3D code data

————

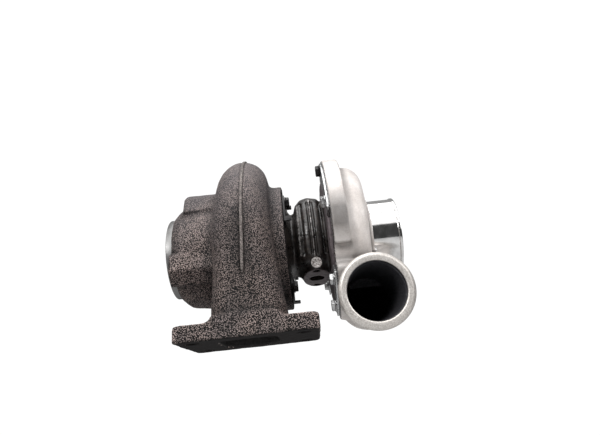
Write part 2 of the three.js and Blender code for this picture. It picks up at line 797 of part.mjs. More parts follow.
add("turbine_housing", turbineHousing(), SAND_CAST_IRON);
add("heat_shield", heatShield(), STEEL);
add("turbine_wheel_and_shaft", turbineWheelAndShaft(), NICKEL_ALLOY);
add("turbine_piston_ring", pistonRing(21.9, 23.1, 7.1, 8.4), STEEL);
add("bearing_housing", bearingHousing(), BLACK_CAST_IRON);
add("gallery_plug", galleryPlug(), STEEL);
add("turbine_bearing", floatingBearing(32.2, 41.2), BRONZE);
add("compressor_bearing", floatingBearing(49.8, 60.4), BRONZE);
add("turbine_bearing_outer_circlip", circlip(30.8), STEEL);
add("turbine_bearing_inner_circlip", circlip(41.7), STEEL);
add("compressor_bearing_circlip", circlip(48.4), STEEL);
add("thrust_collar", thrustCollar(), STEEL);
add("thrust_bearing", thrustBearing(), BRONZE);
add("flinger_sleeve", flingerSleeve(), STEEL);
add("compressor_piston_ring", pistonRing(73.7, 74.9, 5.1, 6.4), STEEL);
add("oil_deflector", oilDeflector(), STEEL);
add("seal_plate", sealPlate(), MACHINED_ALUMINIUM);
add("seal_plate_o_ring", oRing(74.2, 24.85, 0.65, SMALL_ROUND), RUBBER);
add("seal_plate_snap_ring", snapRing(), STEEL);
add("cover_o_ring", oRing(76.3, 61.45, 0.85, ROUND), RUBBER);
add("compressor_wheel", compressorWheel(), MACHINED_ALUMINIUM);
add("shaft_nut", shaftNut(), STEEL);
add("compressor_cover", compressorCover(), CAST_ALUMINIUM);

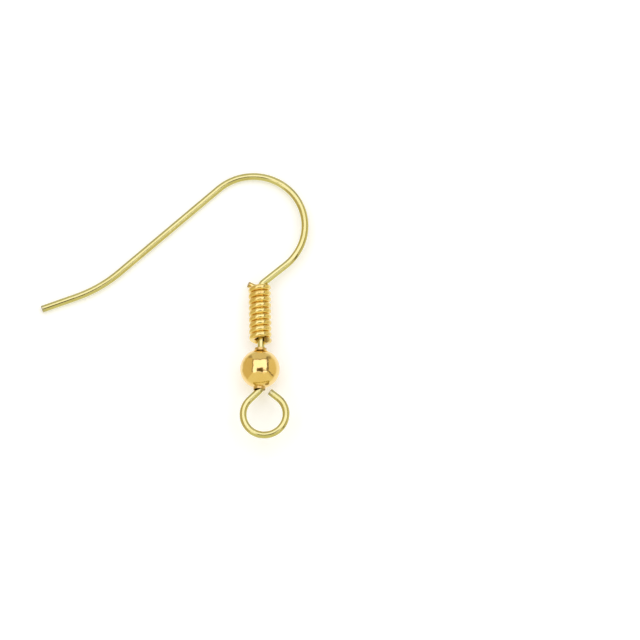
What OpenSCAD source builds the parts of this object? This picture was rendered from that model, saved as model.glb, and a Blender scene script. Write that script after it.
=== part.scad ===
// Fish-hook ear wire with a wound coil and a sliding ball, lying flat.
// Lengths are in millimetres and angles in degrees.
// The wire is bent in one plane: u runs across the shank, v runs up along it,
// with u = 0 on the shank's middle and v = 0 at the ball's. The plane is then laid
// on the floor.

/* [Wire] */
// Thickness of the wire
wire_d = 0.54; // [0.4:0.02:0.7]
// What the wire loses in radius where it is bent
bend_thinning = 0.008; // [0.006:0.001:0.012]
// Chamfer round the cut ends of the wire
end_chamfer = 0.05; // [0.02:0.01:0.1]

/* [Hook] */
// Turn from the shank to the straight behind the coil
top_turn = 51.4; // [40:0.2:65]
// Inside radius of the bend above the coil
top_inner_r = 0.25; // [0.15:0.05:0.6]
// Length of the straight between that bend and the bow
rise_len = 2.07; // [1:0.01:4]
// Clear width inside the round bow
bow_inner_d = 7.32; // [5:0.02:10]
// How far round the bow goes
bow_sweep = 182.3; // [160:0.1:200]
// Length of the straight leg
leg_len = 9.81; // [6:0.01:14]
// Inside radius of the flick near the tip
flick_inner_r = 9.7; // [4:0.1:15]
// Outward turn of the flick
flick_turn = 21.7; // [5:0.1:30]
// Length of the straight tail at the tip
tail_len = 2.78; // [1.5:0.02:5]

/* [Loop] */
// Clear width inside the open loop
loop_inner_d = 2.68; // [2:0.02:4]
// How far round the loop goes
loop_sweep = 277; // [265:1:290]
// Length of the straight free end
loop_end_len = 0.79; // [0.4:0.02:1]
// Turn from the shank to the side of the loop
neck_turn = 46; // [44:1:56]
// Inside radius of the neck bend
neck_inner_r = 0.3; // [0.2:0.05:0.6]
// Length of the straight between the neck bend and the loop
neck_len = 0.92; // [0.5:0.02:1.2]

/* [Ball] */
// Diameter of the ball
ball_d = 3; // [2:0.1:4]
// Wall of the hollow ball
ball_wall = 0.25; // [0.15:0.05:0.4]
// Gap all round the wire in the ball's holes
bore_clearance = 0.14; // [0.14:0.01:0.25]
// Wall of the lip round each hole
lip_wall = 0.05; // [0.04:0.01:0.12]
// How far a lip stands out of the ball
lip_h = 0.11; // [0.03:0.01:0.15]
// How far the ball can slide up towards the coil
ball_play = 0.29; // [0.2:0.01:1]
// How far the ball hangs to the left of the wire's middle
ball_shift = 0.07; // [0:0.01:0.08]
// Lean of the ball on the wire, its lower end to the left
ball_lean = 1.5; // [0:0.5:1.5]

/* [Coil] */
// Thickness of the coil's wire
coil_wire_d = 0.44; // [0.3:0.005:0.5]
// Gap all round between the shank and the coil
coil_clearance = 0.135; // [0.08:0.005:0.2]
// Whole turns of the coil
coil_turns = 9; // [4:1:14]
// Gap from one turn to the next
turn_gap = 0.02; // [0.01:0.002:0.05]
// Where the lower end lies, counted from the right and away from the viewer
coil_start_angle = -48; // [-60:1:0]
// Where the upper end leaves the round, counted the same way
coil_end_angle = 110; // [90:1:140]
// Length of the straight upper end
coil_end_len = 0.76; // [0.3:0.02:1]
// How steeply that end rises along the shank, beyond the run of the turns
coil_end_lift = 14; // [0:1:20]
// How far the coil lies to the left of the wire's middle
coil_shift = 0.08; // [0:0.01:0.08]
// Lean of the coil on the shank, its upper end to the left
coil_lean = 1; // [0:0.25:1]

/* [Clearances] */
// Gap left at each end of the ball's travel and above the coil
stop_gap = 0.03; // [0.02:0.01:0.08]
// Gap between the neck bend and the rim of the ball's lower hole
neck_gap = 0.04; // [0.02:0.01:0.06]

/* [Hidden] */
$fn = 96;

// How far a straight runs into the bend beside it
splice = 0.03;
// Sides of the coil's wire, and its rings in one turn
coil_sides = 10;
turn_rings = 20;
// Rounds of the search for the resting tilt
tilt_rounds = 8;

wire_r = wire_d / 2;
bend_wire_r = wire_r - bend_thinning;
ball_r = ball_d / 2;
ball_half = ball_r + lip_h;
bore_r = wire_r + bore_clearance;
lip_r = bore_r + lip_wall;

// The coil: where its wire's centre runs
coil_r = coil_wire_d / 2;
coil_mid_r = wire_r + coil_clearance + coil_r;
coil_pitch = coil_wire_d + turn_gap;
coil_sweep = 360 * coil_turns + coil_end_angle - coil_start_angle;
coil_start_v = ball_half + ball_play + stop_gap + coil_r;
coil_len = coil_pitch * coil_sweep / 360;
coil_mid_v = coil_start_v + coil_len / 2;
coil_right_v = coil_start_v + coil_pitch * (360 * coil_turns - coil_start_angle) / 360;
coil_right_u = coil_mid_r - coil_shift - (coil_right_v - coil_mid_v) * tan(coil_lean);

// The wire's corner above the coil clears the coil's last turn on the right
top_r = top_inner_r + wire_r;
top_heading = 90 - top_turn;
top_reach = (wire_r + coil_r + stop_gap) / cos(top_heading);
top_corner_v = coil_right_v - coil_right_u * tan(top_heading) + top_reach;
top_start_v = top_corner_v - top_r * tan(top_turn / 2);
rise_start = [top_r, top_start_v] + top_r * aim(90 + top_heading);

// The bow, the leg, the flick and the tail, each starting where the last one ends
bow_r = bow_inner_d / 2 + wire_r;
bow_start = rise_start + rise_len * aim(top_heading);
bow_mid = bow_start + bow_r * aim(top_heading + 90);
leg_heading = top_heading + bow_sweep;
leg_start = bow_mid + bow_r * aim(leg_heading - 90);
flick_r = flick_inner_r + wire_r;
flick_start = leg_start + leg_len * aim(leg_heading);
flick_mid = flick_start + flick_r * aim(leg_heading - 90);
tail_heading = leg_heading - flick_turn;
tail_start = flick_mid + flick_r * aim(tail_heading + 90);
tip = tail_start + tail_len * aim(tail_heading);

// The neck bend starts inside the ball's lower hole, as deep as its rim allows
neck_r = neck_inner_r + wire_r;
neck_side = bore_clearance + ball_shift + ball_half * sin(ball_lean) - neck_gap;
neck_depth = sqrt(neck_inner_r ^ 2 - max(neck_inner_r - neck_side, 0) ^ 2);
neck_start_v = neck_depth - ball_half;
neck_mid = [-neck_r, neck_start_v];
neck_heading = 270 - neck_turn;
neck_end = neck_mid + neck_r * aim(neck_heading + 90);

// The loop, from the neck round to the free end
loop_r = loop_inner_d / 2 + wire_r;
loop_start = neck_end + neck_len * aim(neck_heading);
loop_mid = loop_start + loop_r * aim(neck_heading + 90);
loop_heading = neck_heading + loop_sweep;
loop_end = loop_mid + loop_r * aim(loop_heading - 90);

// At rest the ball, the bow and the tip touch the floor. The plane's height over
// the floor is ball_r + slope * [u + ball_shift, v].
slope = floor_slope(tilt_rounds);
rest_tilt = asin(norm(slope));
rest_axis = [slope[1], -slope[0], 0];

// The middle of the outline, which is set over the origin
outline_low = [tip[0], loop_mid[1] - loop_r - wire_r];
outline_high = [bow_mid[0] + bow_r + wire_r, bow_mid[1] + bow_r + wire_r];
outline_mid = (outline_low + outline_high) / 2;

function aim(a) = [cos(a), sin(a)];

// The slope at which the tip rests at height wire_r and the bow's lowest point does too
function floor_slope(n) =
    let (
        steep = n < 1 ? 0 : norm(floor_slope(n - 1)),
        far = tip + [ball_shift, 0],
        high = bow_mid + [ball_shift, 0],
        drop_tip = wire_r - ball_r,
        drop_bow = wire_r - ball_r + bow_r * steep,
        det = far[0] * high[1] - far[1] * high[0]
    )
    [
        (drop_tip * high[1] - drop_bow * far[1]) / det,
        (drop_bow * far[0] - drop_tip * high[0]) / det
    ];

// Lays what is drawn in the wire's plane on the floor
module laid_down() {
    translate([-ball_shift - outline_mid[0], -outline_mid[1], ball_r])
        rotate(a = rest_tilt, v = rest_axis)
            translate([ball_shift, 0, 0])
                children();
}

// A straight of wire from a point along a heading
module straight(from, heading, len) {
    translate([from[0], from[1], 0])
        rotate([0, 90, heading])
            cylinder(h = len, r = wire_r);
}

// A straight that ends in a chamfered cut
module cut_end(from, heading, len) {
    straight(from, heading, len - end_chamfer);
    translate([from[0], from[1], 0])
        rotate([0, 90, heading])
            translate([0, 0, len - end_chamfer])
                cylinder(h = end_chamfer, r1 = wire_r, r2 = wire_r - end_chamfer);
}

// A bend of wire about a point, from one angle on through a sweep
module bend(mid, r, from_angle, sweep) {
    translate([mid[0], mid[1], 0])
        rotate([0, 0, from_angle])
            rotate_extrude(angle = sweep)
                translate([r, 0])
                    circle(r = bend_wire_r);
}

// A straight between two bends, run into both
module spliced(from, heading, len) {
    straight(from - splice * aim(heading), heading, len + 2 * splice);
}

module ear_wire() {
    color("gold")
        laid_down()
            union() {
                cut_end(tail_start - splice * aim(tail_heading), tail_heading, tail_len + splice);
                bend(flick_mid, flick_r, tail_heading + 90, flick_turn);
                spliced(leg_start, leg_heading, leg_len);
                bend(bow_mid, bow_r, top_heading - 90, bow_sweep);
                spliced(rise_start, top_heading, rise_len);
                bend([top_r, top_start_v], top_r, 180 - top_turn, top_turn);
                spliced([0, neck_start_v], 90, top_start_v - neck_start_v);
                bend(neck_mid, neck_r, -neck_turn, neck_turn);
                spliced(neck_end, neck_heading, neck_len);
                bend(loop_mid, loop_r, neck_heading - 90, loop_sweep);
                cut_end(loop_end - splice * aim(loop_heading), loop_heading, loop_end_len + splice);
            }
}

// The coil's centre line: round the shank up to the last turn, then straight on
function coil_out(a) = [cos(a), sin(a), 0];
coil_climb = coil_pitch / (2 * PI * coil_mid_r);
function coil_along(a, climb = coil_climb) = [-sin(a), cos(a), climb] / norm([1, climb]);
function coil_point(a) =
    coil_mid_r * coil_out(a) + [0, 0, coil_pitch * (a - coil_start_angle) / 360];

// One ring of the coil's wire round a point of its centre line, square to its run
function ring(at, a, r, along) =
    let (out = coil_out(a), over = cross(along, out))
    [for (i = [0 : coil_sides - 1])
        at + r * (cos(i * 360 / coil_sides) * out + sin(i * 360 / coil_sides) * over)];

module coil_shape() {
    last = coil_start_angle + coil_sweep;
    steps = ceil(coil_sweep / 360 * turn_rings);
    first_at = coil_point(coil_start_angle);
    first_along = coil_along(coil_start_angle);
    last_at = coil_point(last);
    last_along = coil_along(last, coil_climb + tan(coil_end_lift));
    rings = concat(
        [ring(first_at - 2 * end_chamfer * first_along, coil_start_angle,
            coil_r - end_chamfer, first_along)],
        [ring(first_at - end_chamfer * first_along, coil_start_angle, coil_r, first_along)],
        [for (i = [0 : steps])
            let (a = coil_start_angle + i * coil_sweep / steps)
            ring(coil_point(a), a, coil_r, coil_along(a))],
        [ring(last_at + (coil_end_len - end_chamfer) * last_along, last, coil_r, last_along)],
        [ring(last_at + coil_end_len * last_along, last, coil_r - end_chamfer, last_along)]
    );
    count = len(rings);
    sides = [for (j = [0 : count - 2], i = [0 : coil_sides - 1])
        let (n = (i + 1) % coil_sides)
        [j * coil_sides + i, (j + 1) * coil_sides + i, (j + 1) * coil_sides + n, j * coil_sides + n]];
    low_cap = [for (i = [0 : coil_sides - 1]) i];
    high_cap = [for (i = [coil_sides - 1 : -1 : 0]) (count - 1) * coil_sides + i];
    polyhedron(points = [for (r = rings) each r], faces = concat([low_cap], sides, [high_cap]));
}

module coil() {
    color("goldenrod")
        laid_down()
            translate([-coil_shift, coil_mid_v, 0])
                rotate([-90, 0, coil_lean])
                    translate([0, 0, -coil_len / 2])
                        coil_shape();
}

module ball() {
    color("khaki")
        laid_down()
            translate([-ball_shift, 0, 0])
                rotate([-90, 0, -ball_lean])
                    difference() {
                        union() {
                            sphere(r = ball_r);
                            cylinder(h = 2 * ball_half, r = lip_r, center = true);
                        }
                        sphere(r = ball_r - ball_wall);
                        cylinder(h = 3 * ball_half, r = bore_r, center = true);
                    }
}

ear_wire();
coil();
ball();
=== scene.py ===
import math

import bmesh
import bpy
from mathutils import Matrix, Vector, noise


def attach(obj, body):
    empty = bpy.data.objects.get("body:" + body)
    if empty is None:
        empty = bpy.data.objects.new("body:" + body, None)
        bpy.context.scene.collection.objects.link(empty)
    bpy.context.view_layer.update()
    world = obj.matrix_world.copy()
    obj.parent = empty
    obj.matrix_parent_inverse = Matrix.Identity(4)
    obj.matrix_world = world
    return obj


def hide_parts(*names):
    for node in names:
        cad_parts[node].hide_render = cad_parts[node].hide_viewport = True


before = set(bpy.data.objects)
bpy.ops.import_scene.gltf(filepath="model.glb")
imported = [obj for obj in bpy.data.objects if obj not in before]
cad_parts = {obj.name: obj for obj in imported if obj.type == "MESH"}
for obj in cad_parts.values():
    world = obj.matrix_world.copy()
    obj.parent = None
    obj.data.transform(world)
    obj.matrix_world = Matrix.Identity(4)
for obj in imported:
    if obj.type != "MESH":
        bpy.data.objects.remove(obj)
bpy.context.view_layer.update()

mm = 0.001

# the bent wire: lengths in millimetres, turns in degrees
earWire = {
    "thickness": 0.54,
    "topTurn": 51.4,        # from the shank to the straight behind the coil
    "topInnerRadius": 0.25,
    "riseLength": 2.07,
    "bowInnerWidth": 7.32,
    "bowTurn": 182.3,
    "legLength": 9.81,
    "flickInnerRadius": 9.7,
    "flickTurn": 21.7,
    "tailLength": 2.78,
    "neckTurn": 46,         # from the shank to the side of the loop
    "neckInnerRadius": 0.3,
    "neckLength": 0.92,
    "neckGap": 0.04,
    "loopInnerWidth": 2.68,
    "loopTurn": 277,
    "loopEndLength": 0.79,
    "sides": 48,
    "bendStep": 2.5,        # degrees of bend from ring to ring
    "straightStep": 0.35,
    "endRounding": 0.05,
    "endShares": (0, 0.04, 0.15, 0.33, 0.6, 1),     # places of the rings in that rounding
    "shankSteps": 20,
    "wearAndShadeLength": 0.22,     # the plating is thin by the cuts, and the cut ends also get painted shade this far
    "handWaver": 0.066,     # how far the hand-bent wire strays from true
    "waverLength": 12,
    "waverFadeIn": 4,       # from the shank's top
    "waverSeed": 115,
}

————

Task details: Reproduce the lines exactly, from the line that contains "obj.matrix_parent_inverse = Matrix.Identity(4)" through the line that contains "in imported if", and nothing more.

Output below:
    obj.matrix_parent_inverse = Matrix.Identity(4)
    obj.matrix_world = world
    return obj


def hide_parts(*names):
    for node in names:
        cad_parts[node].hide_render = cad_parts[node].hide_viewport = True


before = set(bpy.data.objects)
bpy.ops.import_scene.gltf(filepath="model.glb")
imported = [obj for obj in bpy.data.objects if obj not in before]
cad_parts = {obj.name: obj for obj in imported if obj.type == "MESH"}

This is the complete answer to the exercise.